XXIV. BATTLE OF BIRDS.
_Source_.–Campbell (_Pop. Tales, W. Highlands_, No. ii.), with touches from the seventh variant and others, including the casket and key finish, from Curtin’s “Son of the King of Erin” (_Myths, &c., 32 seq._). I have also added a specimen of the humorous end pieces added by Gaelic story-tellers; on these tags see an interesting note in MacDougall’s _Tales_, note on p. 112. I have found some difficulty in dealing with Campbell’s excessive use of the second person singular, “If thou thouest him some two or three times, ’tis well,” but beyond that it is wearisome. Practically, I have reserved _thou_ for the speech of giants, who may be supposed to be somewhat old-fashioned. I fear, however, I have not been quite consistent, though the _you’s_ addressed to the apple-pips are grammatically correct as applied to the pair of lovers.
_Parallels_.–Besides the eight versions given or abstracted by Campbell and Mr. Curtin’s, there is Carleton’s “Three Tasks,” Dr. Hyde’s “Son of Branduf” (MS.); there is the First Tale of MacInnes (where see Mr. Nutt’s elaborate notes, 431-43), two in the _Celtic Magazine_, vol. xii., “Grey Norris from Warland” (_Folk-Lore Journ._ i. 316), and Mr. Lang’s Morayshire Tale, “Nicht Nought Nothing” (see _Eng. Fairy Tales_, No. vii.), no less than sixteen variants found among the Celts. It must have occurred early among them. Mr. Nutt found the feather-thatch incident in the _Agallamh na Senoraib_ (“Discourse of Elders”), which is at least as old as the fifteenth century.

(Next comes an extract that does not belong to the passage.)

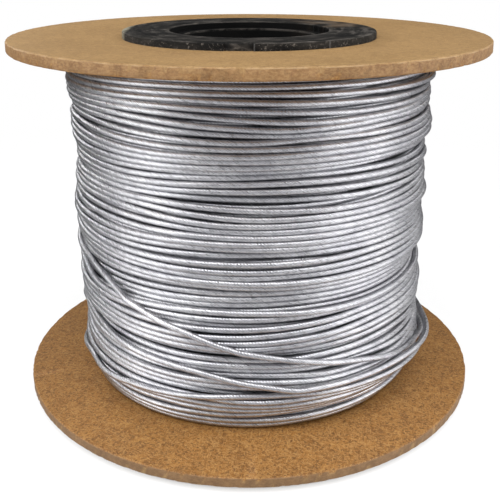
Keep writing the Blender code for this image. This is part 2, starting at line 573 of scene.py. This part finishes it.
def read_route(route, places):
    """Values at the given places, from a smooth curve through a route's points."""
    known = np.array([angle for angle, _ in route], float)
    values = np.array([value for _, value in route], float)
    at = np.clip(np.searchsorted(known, places, side="right") - 1, 0, len(known) - 2)
    share = np.clip((places - known[at]) / (known[at + 1] - known[at]), 0, 1)
    before = values[np.maximum(at - 1, 0)]
    after = values[np.minimum(at + 2, len(values) - 1)]
    return smooth_between(before, values[at], values[at + 1], after, share)


def smoothed(values, spread):
    """The values averaged over their neighbours, with the ends held."""
    padded = np.pad(values, spread, mode="edge")
    weights = np.hanning(2 * spread + 3)[1:-1]
    return np.convolve(padded, weights / weights.sum(), mode="valid")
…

Yet the story is to be found throughout the Indo-European world, as is shown by Prof. Kohler’s elaborate list of parallels attached to Mr. Lang’s variant in _Revue Celtique_, iii. 374; and Mr. Lang, in his _Custom and Myth_ (“A far travelled Tale”), has given a number of parallels from savage sources. And strangest of all, the story is practically the same as the classical myth of Jason and Medea.
_Remarks_.–Mr. Nutt, in his discussion of the tale (MacInnes, _Tales_ 441), makes the interesting suggestion that the obstacles to pursuit, the forest, the mountain, and the river, exactly represent the boundary of the old Teutonic Hades, so that the story was originally one of the Descent to Hell. Altogether it seems likely that it is one of the oldest folk-tales in existence, and belonged to the story-store of the original Aryans, whoever they were, was passed by them with their language on to the Hellenes and perhaps to the Indians, was developed in its modern form in Scandinavia (where its best representative “The Master Maid” of Asbjornsen is still found), was passed by them to the Celts and possibly was transmitted by these latter to other parts of Europe, perhaps by early Irish monks (see notes on “Sea-Maiden”). The spread in the Buddhistic world, and thence to the South Seas and Madagascar, would be secondary from India. I hope to have another occasion for dealing with this most interesting of all folk-tales in the detail it deserves.
XXV. BREWERY OF EGGSHELLS.
_Source_.–From the _Cambrian Quarterly Magazine_, 1830, vol. ii. p. 86; it is stated to be literally translated from the Welsh.
_Parallels_.–Another variant from Glamorganshire is given in Y Cymmrodor, vi. 209. Croker has the story under the title I have given the Welsh one in his _Fairy Legends_, 41. Mr. Hartland, in his _Science of Fairy Tales_, 113-6, gives the European parallels.
XXVI. LAD WITH THE GOAT SKIN.
_Source_.–Kennedy, _Legendary Fictions_, pp. 23-31. The Adventures of “Gilla na Chreck an Gour’.”
_Parallels_.–“The Lad with the Skin Coverings” is a popular Celtic figure, _cf._ MacDougall’s Third Tale, MacInnes’ Second, and a reference in Campbell, iii. 147. According to Mr. Nutt (_Holy Grail_, 134), he is the original of Parzival. But the adventures in these tales are not the “cure by laughing” incident which forms the centre of our tale, and is Indo-European in extent (_cf._ references in _English Fairy Tales_, notes to No. xxvii.). “The smith who made hell too hot for him is Sisyphus,” says Mr. Lang (Introd. to Grimm, p. xiii.); in Ireland he is Billy Dawson (Carleton, _Three Wishes_). In the Finn-Saga, Conan harries hell, as readers of _Waverley_ may remember “‘Claw for claw, and devil take the shortest nails,’ as Conan said to the Devil” (_cf._ Campbell, _The Fians_, 73, and notes, 283). Red-haired men in Ireland and elsewhere are always rogues (see Mr. Nutt’s references, MacInnes’ _Tales_, 477; to which add the case in “Lough Neagh,” Yeats, _Irish Folk-Tales_, p. 210).